--- START ---

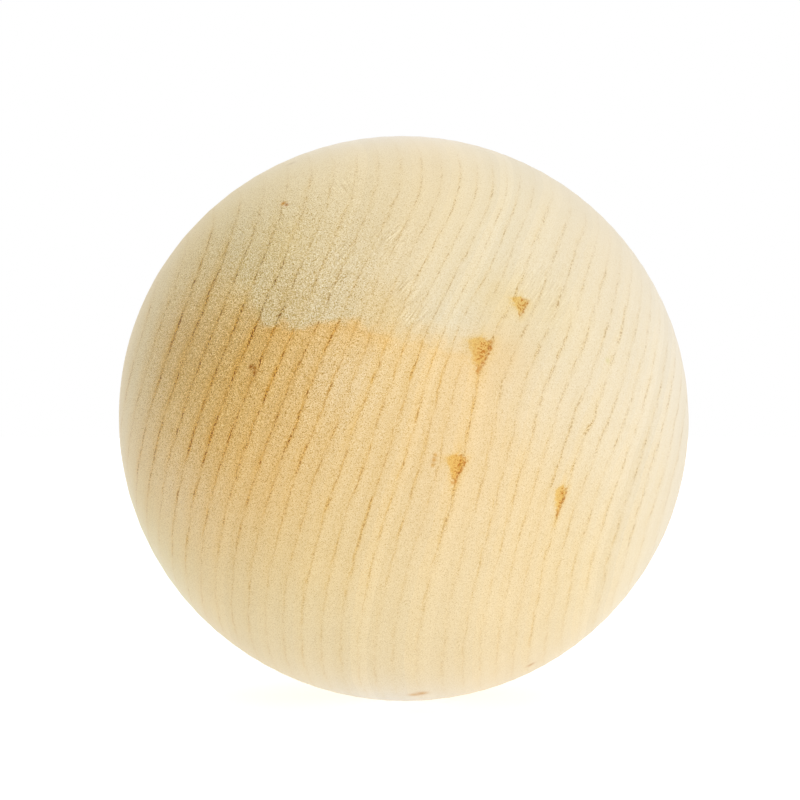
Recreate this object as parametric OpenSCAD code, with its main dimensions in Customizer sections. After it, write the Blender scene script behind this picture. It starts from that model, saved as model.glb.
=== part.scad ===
// Plain turned wooden ball.
// It is one piece, turned between centres from a single block and sanded all over, with no hole,
// flat or finish. Turning leaves it a little shorter from end to end, along the grain, than it is
// across the grain, so its true form is a slightly flattened round and not a perfect sphere.
// The origin is the middle of the ball and +Z is up. The turning axis follows the grain. As the
// ball lies, its upper end tips forwards, towards -Y, and leans to the right, towards +X.

/* [Ball] */
// Diameter across the grain, at the widest place
ball_d = 60; // [20:0.5:150]
// Length from end to end along the turning axis
ball_length = 58.9; // [19.5:0.1:150]

/* [Lie] */
// How far the turning axis tips forwards from upright, in degrees
axis_tip = 43; // [-90:1:90]
// How far the turning axis leans to the right, in degrees
axis_lean = 13.5; // [-90:0.5:90]

/* [Hidden] */

$fn = 128;

// How much shorter the round is along its axis than across it
length_ratio = ball_length / ball_d;

// Half of the turned outline, from the axis outwards: x is the distance from the turning axis
// and y runs along it.
module turned_outline() {
    intersection() {
        scale([1, length_ratio])
            circle(d = ball_d);
        translate([0, -ball_length])
            square([ball_d, 2 * ball_length]);
    }
}

// The whole ball: the outline swept once round the turning axis, which is then tipped and leaned.
module ball() {
    color("burlywood")
        rotate([axis_tip, axis_lean, 0])
            rotate_extrude()
                turned_outline();
}

ball();
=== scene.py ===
# %% [markdown]
# # A plain wooden ball
#
# This lesson dresses a turned wooden ball of 60 mm.
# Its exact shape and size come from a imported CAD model,
# and everything here is in metres, in the same frame.
# The ball lies as it came to rest: the grain, and so the turning axis,
# tips forwards and leans a little to the right.

# %% Load the CAD frame
import math

import bpy
import numpy as np
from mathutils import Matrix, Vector


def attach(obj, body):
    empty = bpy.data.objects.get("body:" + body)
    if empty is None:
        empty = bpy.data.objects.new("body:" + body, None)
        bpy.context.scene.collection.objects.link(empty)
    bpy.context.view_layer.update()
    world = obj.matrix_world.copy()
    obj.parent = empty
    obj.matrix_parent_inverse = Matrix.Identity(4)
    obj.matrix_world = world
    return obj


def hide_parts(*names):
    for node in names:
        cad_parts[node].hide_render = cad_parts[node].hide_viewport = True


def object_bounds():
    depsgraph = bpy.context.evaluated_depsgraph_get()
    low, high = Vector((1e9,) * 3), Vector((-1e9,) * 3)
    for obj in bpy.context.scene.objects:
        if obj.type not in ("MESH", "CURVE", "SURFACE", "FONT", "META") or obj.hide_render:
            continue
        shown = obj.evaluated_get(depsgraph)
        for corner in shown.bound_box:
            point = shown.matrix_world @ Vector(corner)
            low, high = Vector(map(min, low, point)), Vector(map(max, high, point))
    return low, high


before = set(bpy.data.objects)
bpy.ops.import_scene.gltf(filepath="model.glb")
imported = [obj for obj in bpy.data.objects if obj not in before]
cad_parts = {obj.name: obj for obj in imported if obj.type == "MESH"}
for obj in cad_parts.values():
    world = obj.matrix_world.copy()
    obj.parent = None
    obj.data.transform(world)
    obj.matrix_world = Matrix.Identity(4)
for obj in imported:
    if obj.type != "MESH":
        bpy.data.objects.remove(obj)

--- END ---

Look through the material above and print exactly the lines from the one containing "tipped and leaned." to the one containing "if empty is", both included, and nothing more.

▶ **Answer in full**:
// The whole ball: the outline swept once round the turning axis, which is then tipped and leaned.
module ball() {
    color("burlywood")
        rotate([axis_tip, axis_lean, 0])
            rotate_extrude()
                turned_outline();
}

ball();
=== scene.py ===
# %% [markdown]
# # A plain wooden ball
#
# This lesson dresses a turned wooden ball of 60 mm.
# Its exact shape and size come from a imported CAD model,
# and everything here is in metres, in the same frame.
# The ball lies as it came to rest: the grain, and so the turning axis,
# tips forwards and leans a little to the right.

# %% Load the CAD frame
import math

import bpy
import numpy as np
from mathutils import Matrix, Vector


def attach(obj, body):
    empty = bpy.data.objects.get("body:" + body)
    if empty is None:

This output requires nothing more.